» Records from a data source
━━━━━━

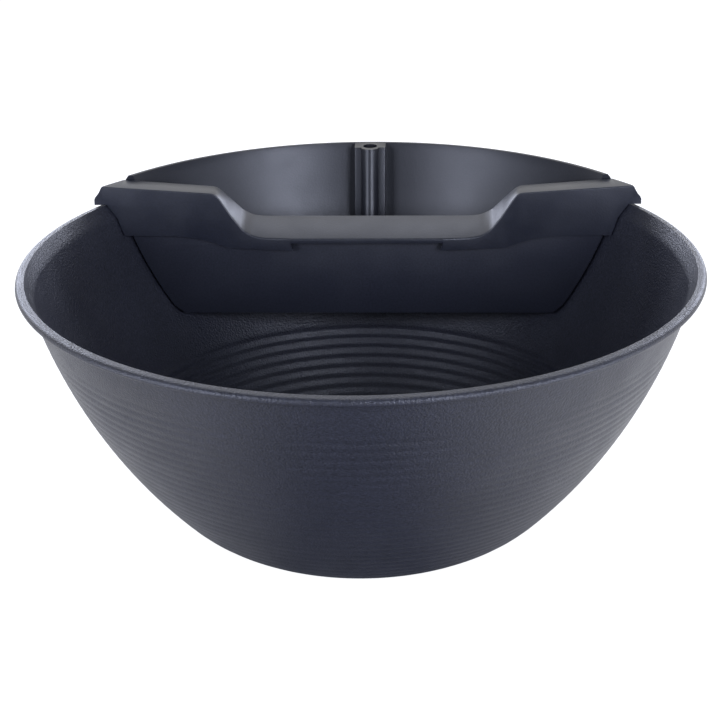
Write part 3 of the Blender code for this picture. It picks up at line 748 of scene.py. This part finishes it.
def make_column(shell):
    """Block with a rounded nose and a round socket, lying along the shell's inner face."""
    top = Vector((0, SHELL_TOP_RADIUS - SHELL_WALL, SHELL_TOP_HEIGHT))
    foot_height = SHELL_TOP_HEIGHT - COLUMN_LENGTH
    foot = Vector((0, wall_radius(foot_height, SHELL_IN), foot_height))
    lean = Matrix.Rotation(-math.atan2(top.y - foot.y, top.z - foot.z), 4, "X")
    height = (top - foot).length + 2 * CUT_PAST
    half = COLUMN_WIDTH / 2
    block = box("column_block", (-half, -COLUMN_STANDING, 0), (half, SHELL_WALL * COLUMN_SINK, height))
    round_edges(block, SMALL_ROUND, 60, 3)
    nose = rod("column_nose", (0, 0, 0), COLUMN_NOSE_RADIUS, height, sides=COLUMN_SIDES)
    nose_shift = Vector((0, NOSE_SET_BACK - COLUMN_STANDING, 0))
    for piece, shift in ((block, Vector(block.location)), (nose, nose_shift)):
        piece.matrix_world = Matrix.Translation(foot) @ lean @ Matrix.Translation(shift)
        join(shell, piece)
    cut(shell, box("above_shell", (-0.05, 0.10, top.z), (0.05, 0.25, top.z + 0.05)))
    middle = top.y - COLUMN_STANDING + COLUMN_NOSE_RADIUS / 2
    mouth = (0, middle, top.z - SOCKET_DEPTH)
    cut(shell, rod("socket", mouth, SOCKET_RADIUS, SOCKET_DEPTH + 2 * CUT_PAST, sides=COLUMN_SIDES))


def make_shell():
    shell = turned("rear_shell", shell_profile(), WORK)
    reach = 2 * RIM_RADIUS
    keep(shell, box("rear_half", (-reach, SHELL_FRONT, 0), (reach, reach, reach)))
    cut(shell, box("handle_rest", (-reach, 0, RIM_HEIGHT - HANDLE_REST_DEPTH), (reach, SHELL_REST, reach)))
    for side in (-1, 1):
        join(shell, shell_flange(side))
        join(shell, shell_bracket(side))
    make_column(shell)
    drill(shell, "bracket_hole", handle_screw_spots(), BRACKET_LOW - CUT_PAST, 0.013)
    drill(shell, "flange_hole", plate_screw_spots(), FLANGE_FRONT - OVERLAP, 0.005, "Y")
    drill(shell, "ledge_hole", screen_screw_spots(), BIN_BOTTOM - CUT_PAST, 0.012)
    settle(shell, "bin", "bin_shell", SHELL_LOOK)


# ---------------------------------------------------------------- the cross handle

def handle_front_line():
    """Top edge of the handle's front face, from the middle to beyond the rim, above the lip."""
    return [
        (0.0000, -0.0220), (0.0670, -0.0220), (0.0740, -0.0206), (0.0800, -0.0168),
        (0.0870, -0.0078), (0.0940, 0.0036), (0.0962, 0.0064), (0.0990, 0.0078),
        (RIM_RADIUS - 0.0400, END_RISE), (RIM_RADIUS - 0.0100, END_RISE + 0.0020),
    ]


def handle_rear_line():
    """Top edge of the handle's rear face, point for point with the front."""
    return [
        (0.0000, -0.0133), (0.0670, -0.0133), (0.0745, -0.0124), (0.0810, -0.0092),
        (0.0870, -0.0034), (0.0930, 0.0024), (0.0962, 0.0053), (0.0992, 0.0068),
        (RIM_RADIUS - 0.0400, END_RISE - 0.0004), (RIM_RADIUS - 0.0100, END_RISE + 0.0016),
    ]


HANDLE_SOFTENING = (0.0014, 0.0005)  # corners of its long lines, in two goes
HANDLE_STEP = 0.004
HANDLE_LOW_EDGE = -0.0340  # below the skirt, from the lip's edge
HOLLOW_LOW_EDGE = -0.0500
TRIM_LOW_EDGE = -0.060


def rounded_pair(front, rear):
    """Both lines with softened corners and short steps, still point for point."""
    for reach in HANDLE_SOFTENING:
        front, rear = corners_cut(front, reach), corners_cut(rear, reach)
    fine_front, fine_rear = [front[0]], [rear[0]]
    for index in range(1, len(front)):
        steps = max(1, math.ceil((front[index][0] - front[index - 1][0]) / HANDLE_STEP))
        for share in (step / steps for step in range(1, steps + 1)):
            fine_front.append(mixed(front[index - 1], front[index], share))
            fine_rear.append(mixed(rear[index - 1], rear[index], share))
    return fine_front, fine_rear


def lowered(line, depth):
    """The same line moved square to itself by a depth, downwards."""
    points = []
    for index, (x, z) in enumerate(line):
        before = line[max(index - 1, 0)]
        after = line[min(index + 1, len(line) - 1)]
        along = Vector((after[0] - before[0], after[1] - before[1])).normalized()
        if index == 0:
            along = Vector((1, 0))
        points.append((x + along.y * depth, z - along.x * depth))
    return points


def front_face(x):
    """Depth of the front face: level outside the creases, coming forward to the grip."""
    share = (HANDLE_BEND - abs(x)) / (HANDLE_BEND - TAB_INNER)
    return HANDLE_FRONT - GRIP_BULGE * min(max(share, 0.0), 1.0)


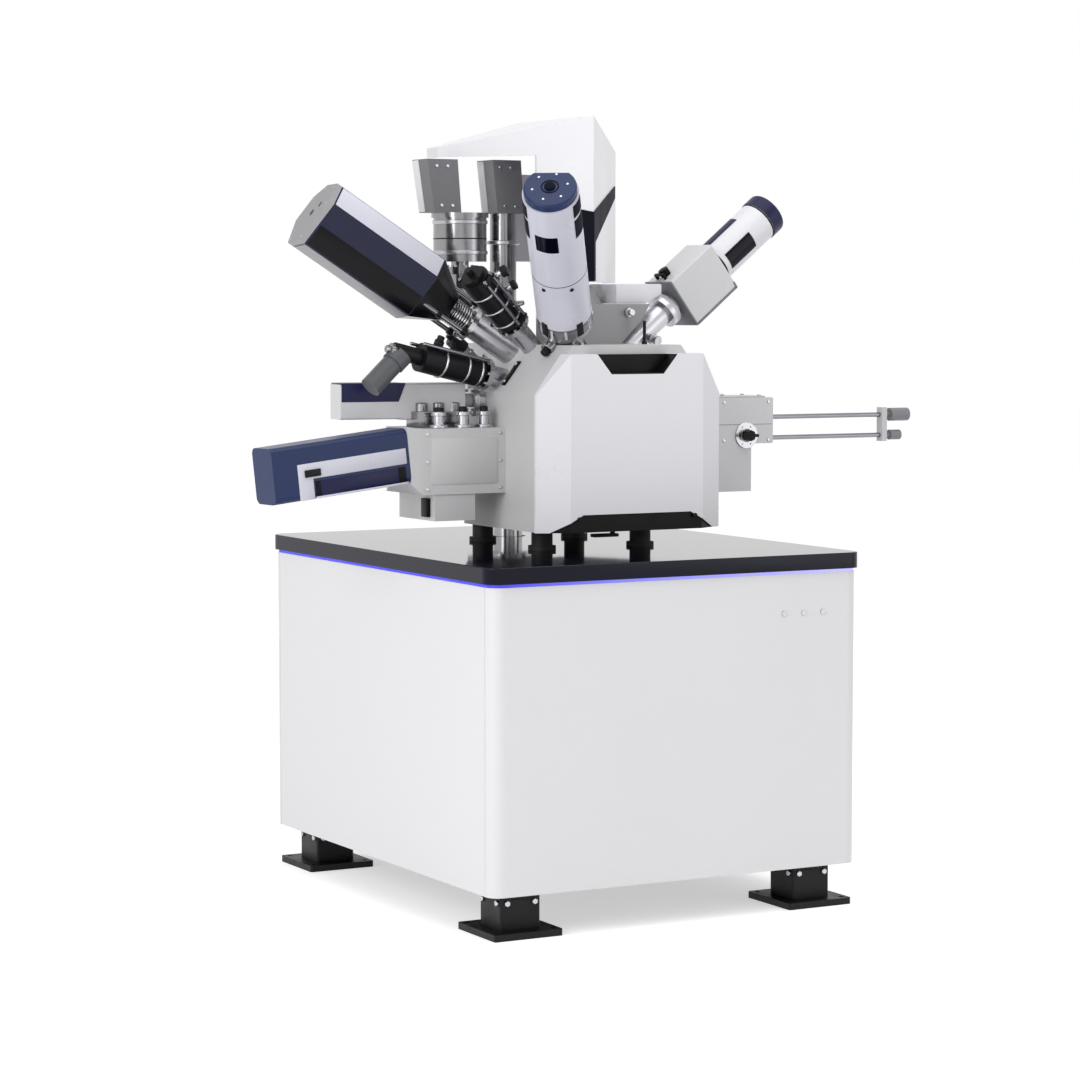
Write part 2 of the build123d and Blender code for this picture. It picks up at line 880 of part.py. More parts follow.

━━━━━━

Print the listing above in its entirety, with every line exact.

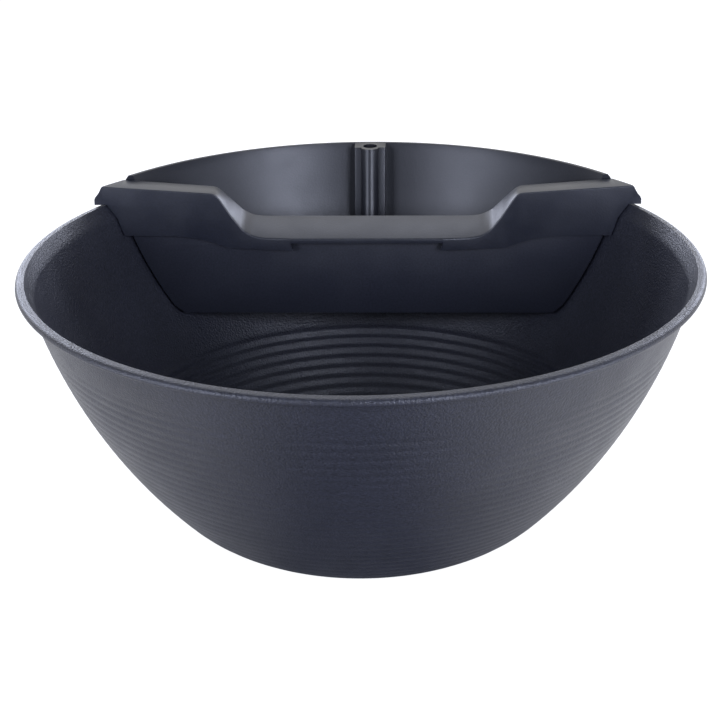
Write part 3 of the Blender code for this picture. It picks up at line 748 of scene.py. This part finishes it.
def make_column(shell):
    """Block with a rounded nose and a round socket, lying along the shell's inner face."""
    top = Vector((0, SHELL_TOP_RADIUS - SHELL_WALL, SHELL_TOP_HEIGHT))
    foot_height = SHELL_TOP_HEIGHT - COLUMN_LENGTH
    foot = Vector((0, wall_radius(foot_height, SHELL_IN), foot_height))
    lean = Matrix.Rotation(-math.atan2(top.y - foot.y, top.z - foot.z), 4, "X")
    height = (top - foot).length + 2 * CUT_PAST
    half = COLUMN_WIDTH / 2
    block = box("column_block", (-half, -COLUMN_STANDING, 0), (half, SHELL_WALL * COLUMN_SINK, height))
    round_edges(block, SMALL_ROUND, 60, 3)
    nose = rod("column_nose", (0, 0, 0), COLUMN_NOSE_RADIUS, height, sides=COLUMN_SIDES)
    nose_shift = Vector((0, NOSE_SET_BACK - COLUMN_STANDING, 0))
    for piece, shift in ((block, Vector(block.location)), (nose, nose_shift)):
        piece.matrix_world = Matrix.Translation(foot) @ lean @ Matrix.Translation(shift)
        join(shell, piece)
    cut(shell, box("above_shell", (-0.05, 0.10, top.z), (0.05, 0.25, top.z + 0.05)))
    middle = top.y - COLUMN_STANDING + COLUMN_NOSE_RADIUS / 2
    mouth = (0, middle, top.z - SOCKET_DEPTH)
    cut(shell, rod("socket", mouth, SOCKET_RADIUS, SOCKET_DEPTH + 2 * CUT_PAST, sides=COLUMN_SIDES))


def make_shell():
    shell = turned("rear_shell", shell_profile(), WORK)
    reach = 2 * RIM_RADIUS
    keep(shell, box("rear_half", (-reach, SHELL_FRONT, 0), (reach, reach, reach)))
    cut(shell, box("handle_rest", (-reach, 0, RIM_HEIGHT - HANDLE_REST_DEPTH), (reach, SHELL_REST, reach)))
    for side in (-1, 1):
        join(shell, shell_flange(side))
        join(shell, shell_bracket(side))
    make_column(shell)
    drill(shell, "bracket_hole", handle_screw_spots(), BRACKET_LOW - CUT_PAST, 0.013)
    drill(shell, "flange_hole", plate_screw_spots(), FLANGE_FRONT - OVERLAP, 0.005, "Y")
    drill(shell, "ledge_hole", screen_screw_spots(), BIN_BOTTOM - CUT_PAST, 0.012)
    settle(shell, "bin", "bin_shell", SHELL_LOOK)


# ---------------------------------------------------------------- the cross handle

def handle_front_line():
    """Top edge of the handle's front face, from the middle to beyond the rim, above the lip."""
    return [
        (0.0000, -0.0220), (0.0670, -0.0220), (0.0740, -0.0206), (0.0800, -0.0168),
        (0.0870, -0.0078), (0.0940, 0.0036), (0.0962, 0.0064), (0.0990, 0.0078),
        (RIM_RADIUS - 0.0400, END_RISE), (RIM_RADIUS - 0.0100, END_RISE + 0.0020),
    ]


def handle_rear_line():
    """Top edge of the handle's rear face, point for point with the front."""
    return [
        (0.0000, -0.0133), (0.0670, -0.0133), (0.0745, -0.0124), (0.0810, -0.0092),
        (0.0870, -0.0034), (0.0930, 0.0024), (0.0962, 0.0053), (0.0992, 0.0068),
        (RIM_RADIUS - 0.0400, END_RISE - 0.0004), (RIM_RADIUS - 0.0100, END_RISE + 0.0016),
    ]


HANDLE_SOFTENING = (0.0014, 0.0005)  # corners of its long lines, in two goes
HANDLE_STEP = 0.004
HANDLE_LOW_EDGE = -0.0340  # below the skirt, from the lip's edge
HOLLOW_LOW_EDGE = -0.0500
TRIM_LOW_EDGE = -0.060


def rounded_pair(front, rear):
    """Both lines with softened corners and short steps, still point for point."""
    for reach in HANDLE_SOFTENING:
        front, rear = corners_cut(front, reach), corners_cut(rear, reach)
    fine_front, fine_rear = [front[0]], [rear[0]]
    for index in range(1, len(front)):
        steps = max(1, math.ceil((front[index][0] - front[index - 1][0]) / HANDLE_STEP))
        for share in (step / steps for step in range(1, steps + 1)):
            fine_front.append(mixed(front[index - 1], front[index], share))
            fine_rear.append(mixed(rear[index - 1], rear[index], share))
    return fine_front, fine_rear


def lowered(line, depth):
    """The same line moved square to itself by a depth, downwards."""
    points = []
    for index, (x, z) in enumerate(line):
        before = line[max(index - 1, 0)]
        after = line[min(index + 1, len(line) - 1)]
        along = Vector((after[0] - before[0], after[1] - before[1])).normalized()
        if index == 0:
            along = Vector((1, 0))
        points.append((x + along.y * depth, z - along.x * depth))
    return points


def front_face(x):
    """Depth of the front face: level outside the creases, coming forward to the grip."""
    share = (HANDLE_BEND - abs(x)) / (HANDLE_BEND - TAB_INNER)
    return HANDLE_FRONT - GRIP_BULGE * min(max(share, 0.0), 1.0)


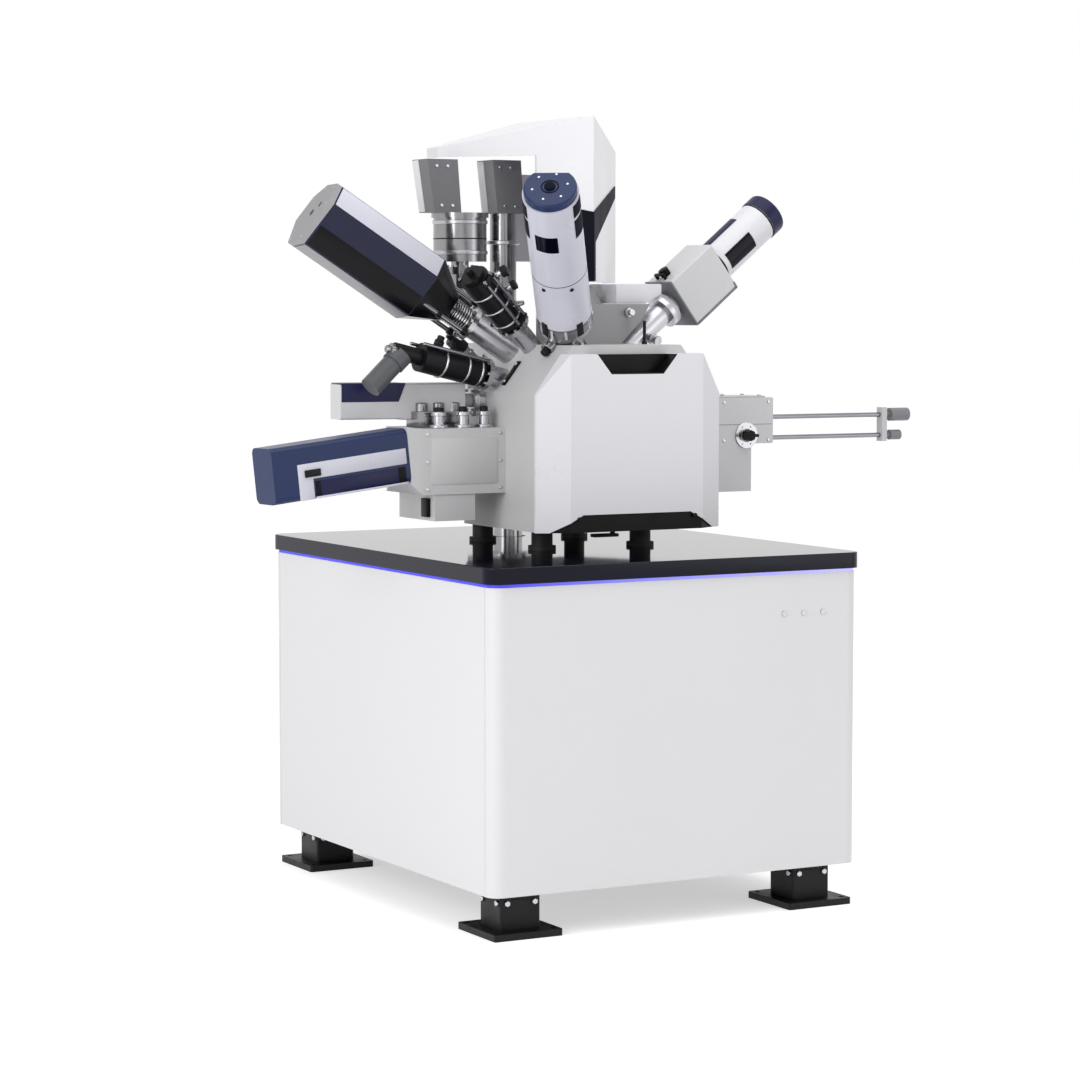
Write part 2 of the build123d and Blender code for this picture. It picks up at line 880 of part.py. More parts follow.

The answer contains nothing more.